Short task ▸ Below is a block of records; repeat each one exactly.

Material shown ▸

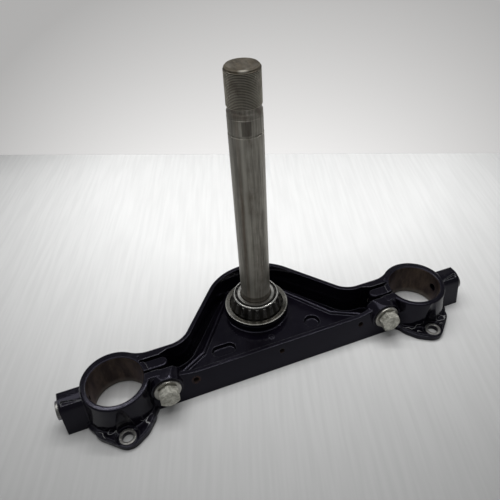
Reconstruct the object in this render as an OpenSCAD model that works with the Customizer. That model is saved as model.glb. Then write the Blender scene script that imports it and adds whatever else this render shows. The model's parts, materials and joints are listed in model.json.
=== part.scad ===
// Motorcycle triple clamp: lower fork bracket with steering stem, bearing and pinch bolts.
// Millimetres, +Z up. Origin on the stem axis at the flat underside; -Y is the front.

/* [Fork clamps] */
// distance between the two fork tube centres
fork_spacing = 254; // [244:1:270]
// distance of the fork centres in front of the stem axis
fork_offset = 44.7; // [43:0.1:47]
// bore of each fork clamp
fork_bore = 41.3; // [38:0.1:42]
// wall of a clamp ring at its top
clamp_wall = 4.4; // [4:0.1:6]
// extra wall of a clamp ring at its foot, from the forging draft
clamp_draft = 2.2; // [1:0.1:3]
// height of the clamps and of the rear wall
clamp_height = 29.5; // [28:0.5:32]
// width of the slit that lets each clamp close
slit_width = 2.2; // [1.5:0.1:3]

/* [Casting] */
// thickness of the rear wall
rear_wall = 3.4; // [3:0.1:4.5]
// height of the front wall
front_height = 21.8; // [19:0.1:24]
// lean of the front face, in degrees
front_lean = 14; // [8:0.5:16]
// thickness of the floor of the two deep pockets
floor_thick = 4; // [3:0.1:5]
// height of the web in the middle of the casting
web_height = 8; // [7:0.1:9]
// width of the raised ridges on the web
ridge_width = 4.5; // [3.5:0.1:5]
// height of the ridges above the web
ridge_rise = 1.8; // [1:0.1:2.2]
// radius of the round back of the casting behind the stem
hump_radius = 45.4; // [44:0.1:47]
// radius of the boss under the bearing
boss_radius = 26; // [24:0.1:27]
// height of the boss under the bearing
boss_height = 13.4; // [12:0.1:15]

/* [Lugs and end bosses] */
// thickness of the two front lugs
lug_thick = 5.2; // [4:0.1:7]
// hole through each lug
lug_hole = 8.2; // [6:0.1:9]
// how far each lug hole lies in front of its fork centre
lug_reach = 31.4; // [30.8:0.1:33]
// distance from the fork centre to the end face of each end boss
end_reach = 41.5; // [38:0.1:46]
// tapped hole through each end boss
end_hole = 6.8; // [5:0.1:9]
// small tapped holes in the front wall
front_hole = 4.2; // [3:0.1:5]
// distance from the middle hole of the front wall to each outer one
front_hole_step = 70.3; // [60:0.1:72]

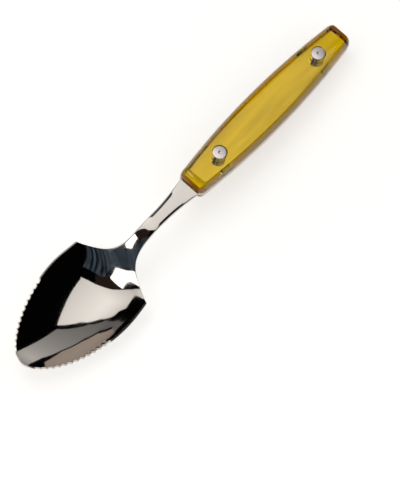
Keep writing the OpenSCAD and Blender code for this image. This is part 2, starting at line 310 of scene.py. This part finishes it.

Response ▸
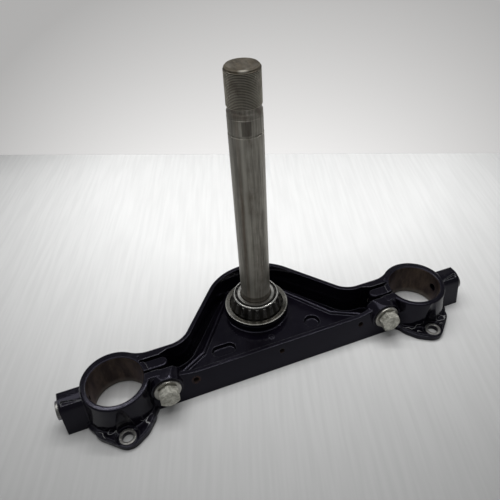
Reconstruct the object in this render as an OpenSCAD model that works with the Customizer. That model is saved as model.glb. Then write the Blender scene script that imports it and adds whatever else this render shows. The model's parts, materials and joints are listed in model.json.
=== part.scad ===
// Motorcycle triple clamp: lower fork bracket with steering stem, bearing and pinch bolts.
// Millimetres, +Z up. Origin on the stem axis at the flat underside; -Y is the front.

/* [Fork clamps] */
// distance between the two fork tube centres
fork_spacing = 254; // [244:1:270]
// distance of the fork centres in front of the stem axis
fork_offset = 44.7; // [43:0.1:47]
// bore of each fork clamp
fork_bore = 41.3; // [38:0.1:42]
// wall of a clamp ring at its top
clamp_wall = 4.4; // [4:0.1:6]
// extra wall of a clamp ring at its foot, from the forging draft
clamp_draft = 2.2; // [1:0.1:3]
// height of the clamps and of the rear wall
clamp_height = 29.5; // [28:0.5:32]
// width of the slit that lets each clamp close
slit_width = 2.2; // [1.5:0.1:3]

/* [Casting] */
// thickness of the rear wall
rear_wall = 3.4; // [3:0.1:4.5]
// height of the front wall
front_height = 21.8; // [19:0.1:24]
// lean of the front face, in degrees
front_lean = 14; // [8:0.5:16]
// thickness of the floor of the two deep pockets
floor_thick = 4; // [3:0.1:5]
// height of the web in the middle of the casting
web_height = 8; // [7:0.1:9]
// width of the raised ridges on the web
ridge_width = 4.5; // [3.5:0.1:5]
// height of the ridges above the web
ridge_rise = 1.8; // [1:0.1:2.2]
// radius of the round back of the casting behind the stem
hump_radius = 45.4; // [44:0.1:47]
// radius of the boss under the bearing
boss_radius = 26; // [24:0.1:27]
// height of the boss under the bearing
boss_height = 13.4; // [12:0.1:15]

/* [Lugs and end bosses] */
// thickness of the two front lugs
lug_thick = 5.2; // [4:0.1:7]
// hole through each lug
lug_hole = 8.2; // [6:0.1:9]
// how far each lug hole lies in front of its fork centre
lug_reach = 31.4; // [30.8:0.1:33]
// distance from the fork centre to the end face of each end boss
end_reach = 41.5; // [38:0.1:46]
// tapped hole through each end boss
end_hole = 6.8; // [5:0.1:9]
// small tapped holes in the front wall
front_hole = 4.2; // [3:0.1:5]
// distance from the middle hole of the front wall to each outer one
front_hole_step = 70.3; // [60:0.1:72]

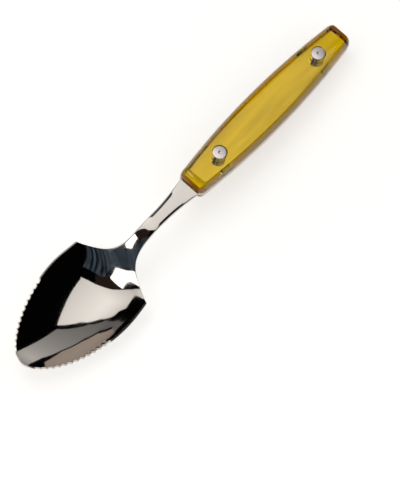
Keep writing the OpenSCAD and Blender code for this image. This is part 2, starting at line 310 of scene.py. This part finishes it.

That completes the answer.